As always, any input and experience is appreciated!!! I hope this is of interest and help to others too.
Well, I didn't need to go back very far in DRYS history to find an interesting example of price movement. Here is a chart from last month:
3330
Note the 17% move from Friday, May 9th to Friday May 16th.
Note the gap up from Thursday, May 15th to Friday May 16th.
That puppy rocketed by at night, when the option market was closed.
It's enough to put someone in the hospital.
And finally, note that Friday, May 16th was Expiry Friday for May — that was the last day to modify a position.
Good thing you waited to start you new naked call sales strategy until this month.
Well, Captain, I'm sure the steward will have a second pair of pants ready for you in an appropriate color. :captain:
________
All kidding aside, Kev, you might want to try some back-testing.
I know that's tough to do with options.
You really need intraday option and stock price data for a good test.

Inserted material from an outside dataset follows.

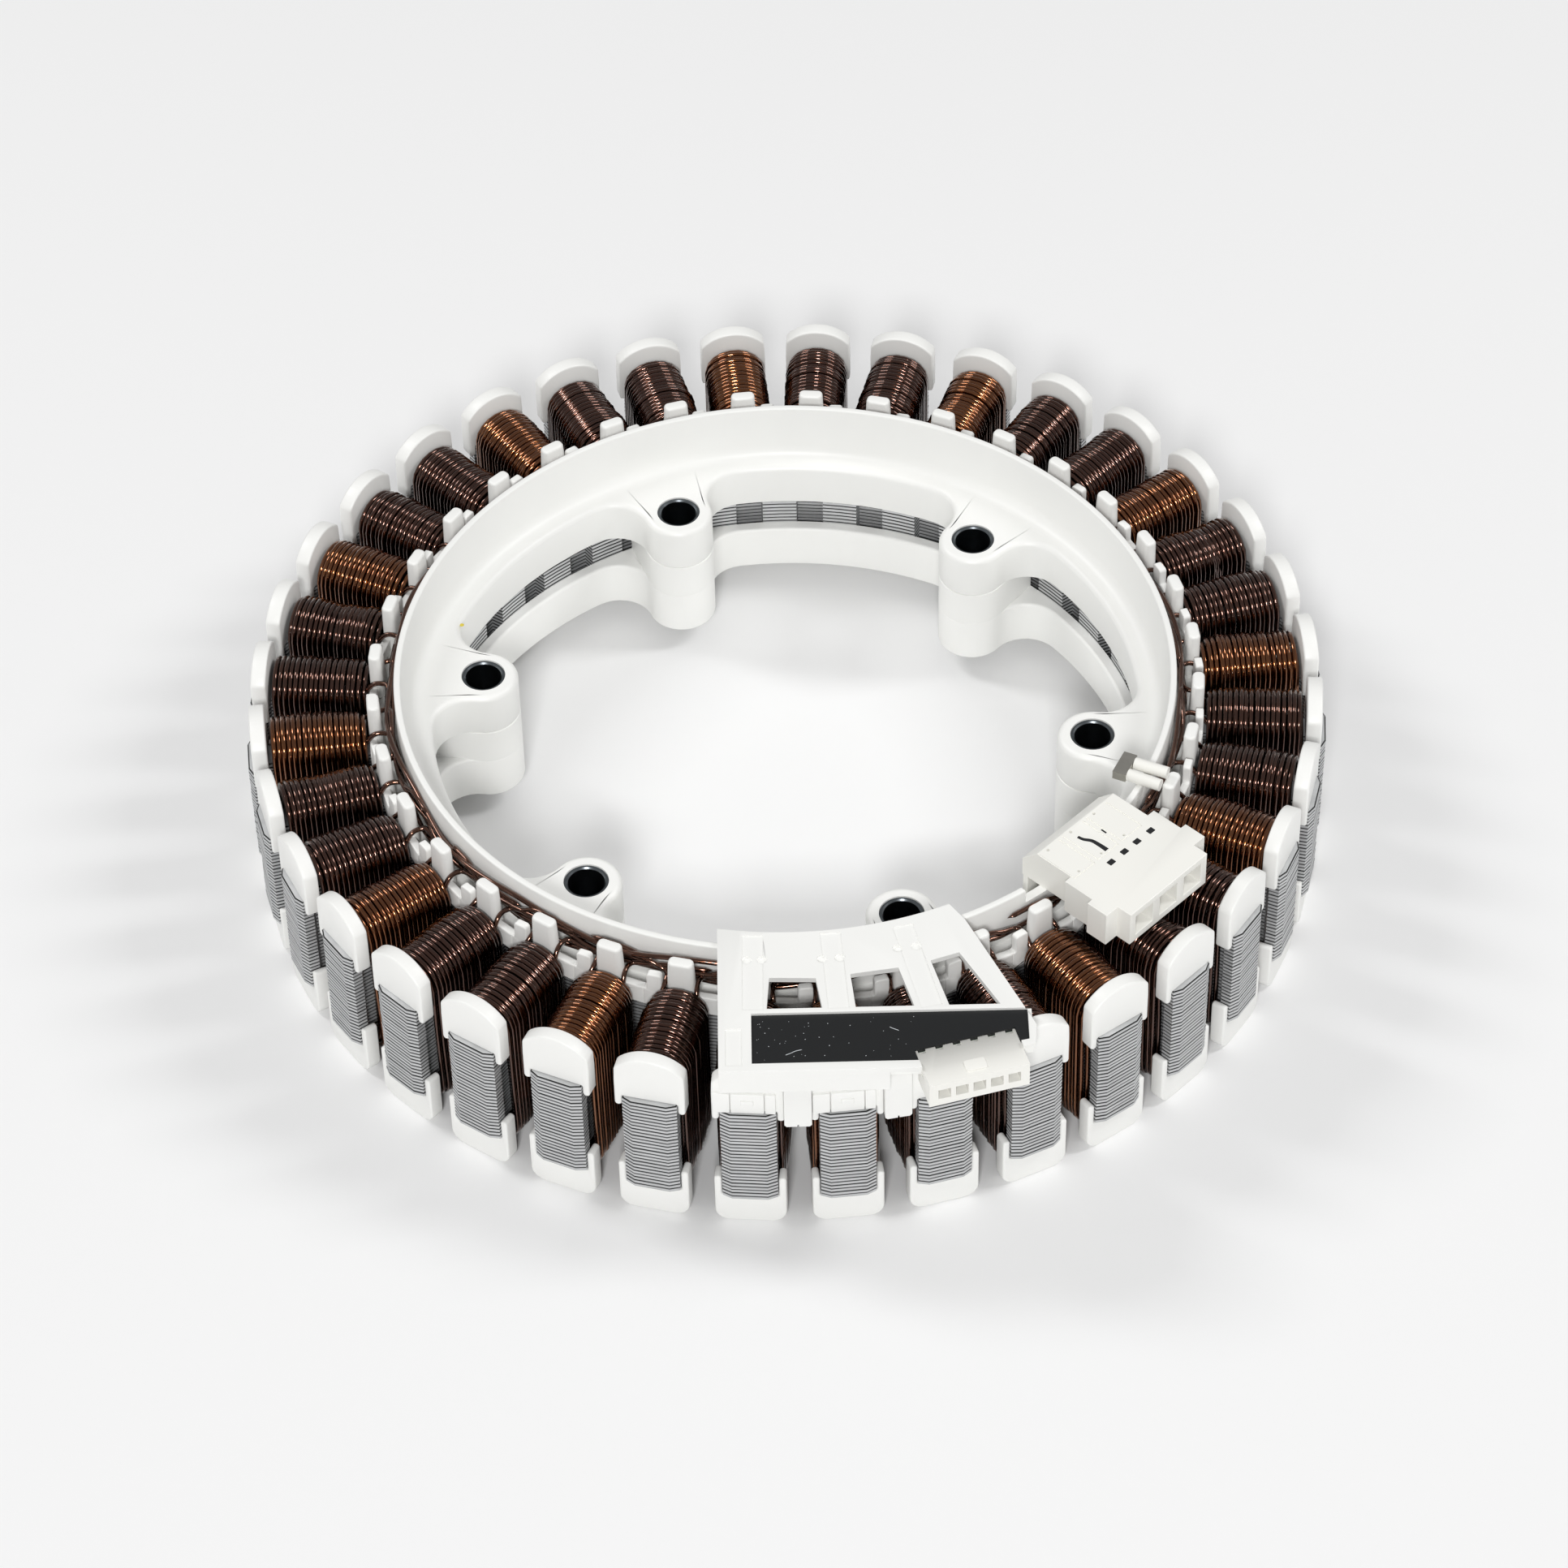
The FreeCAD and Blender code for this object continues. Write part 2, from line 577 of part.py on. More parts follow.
def in_housing(along, share):
    """Plan coordinates of a place along the rim and at a share of the way from the rear to the front."""
    return (HOUSING_REAR_RADIUS + share * PLATE_DEPTH, along)


def pocket_outline(inset=0.0):
    """The potted pocket in plan, drawn in by an even margin."""
    wire = closed_wire([V(*in_housing(along, share), 0) for along, share in POCKET])
    if inset == 0.0:
        return wire
    return wire.makeOffset2D(-inset, 2)


def pocket_plate(inset, z_from, z_to):
    wire = pocket_outline(inset)
    wire.translate(V(0, 0, z_from))
    return Part.Face(wire).extrude(V(0, 0, z_to - z_from))


def housing_plate():
    """The flat top of the housing: an arc along the rim, straight sides and a bevelled front."""
    rear_left = V(math.sqrt(HOUSING_REAR_RADIUS ** 2 - PLATE_LEFT ** 2), PLATE_LEFT, RIM_TOP_Z)
    rear_right_x = math.sqrt(HOUSING_REAR_RADIUS ** 2 - PLATE_REAR_END ** 2)
    rear_right = V(rear_right_x, PLATE_REAR_END, RIM_TOP_Z)
    corner_u, bevel_u, bevel_share = PLATE_CORNER
    step_radius = RIM_OUTER_RADIUS + PLATE_REAR_STEP
    step_x = math.sqrt(step_radius ** 2 - PLATE_RIGHT_REAR ** 2)
    straight = [
        rear_left,
        V(PLATE_FRONT, PLATE_LEFT, RIM_TOP_Z),
        V(PLATE_FRONT, corner_u, RIM_TOP_Z),
        V(*in_housing(bevel_u, bevel_share), RIM_TOP_Z),
        V(*in_housing(*PLATE_RIGHT), RIM_TOP_Z),
        V(step_x, PLATE_RIGHT_REAR, RIM_TOP_Z),
        rear_right,
    ]
    edges = [Part.LineSegment(a, b).toShape() for a, b in zip(straight[:-1], straight[1:])]
    middle = V(HOUSING_REAR_RADIUS, 0, RIM_TOP_Z)
    edges.append(Part.Arc(rear_right, middle, rear_left).toShape())
    return Part.Face(Part.Wire(edges)).extrude(V(0, 0, PLATE_THICKNESS))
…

But it's worth going after.
Bon Voyage et bon chance, mon vieux.
Keventerprises
06-03-2008, 03:26 AM
Well, I didn't need to go back very far in DRYS history to find an interesting example of price movement. Here is a chart from last month:
3330
Note the 17% move from Friday, May 9th to Friday May 16th.
Note the gap up from Thursday, May 15th to Friday May 16th.
That puppy rocketed by at night, when the option market was closed.
It's enough to put someone in the hospital.
And finally, note that Friday, May 16th was Expiry Friday for May — that was the last day to modify a position.
Good thing you waited to start you new naked call sales strategy until this month.
Well, Captain, I'm sure the steward will have a second pair of pants ready for you in an appropriate color. :captain:
________
All kidding aside, Kev, you might want to try some back-testing.
I know that's tough to do with options.
You really need intraday option and stock price data for a good test.
But it's worth going after.
Bon Voyage et bon chance, mon vieux.
Oh, mais oui. You are indeed a Smartaleck. :biggrin: Did your Grandmother ever call you that? Mine did. I like your thinking. You don't forget a thing. lol
I will proceed cautiously, and try not to make my paper trades into Diapers.
So, are higher premium calls usually only on Volatile stocks (Beta>1+)?? Is a high Premium expressing more than just confidence in the stock going past the strike price, such as Volatility or Risk/Reward???
As the stock approaches SP, two pressures occur. Time pushing it down, and the bouyancy of the stock. Past the SP it Bob's up!
Just thinking out loud and expanding on the subject. Thanks for listening!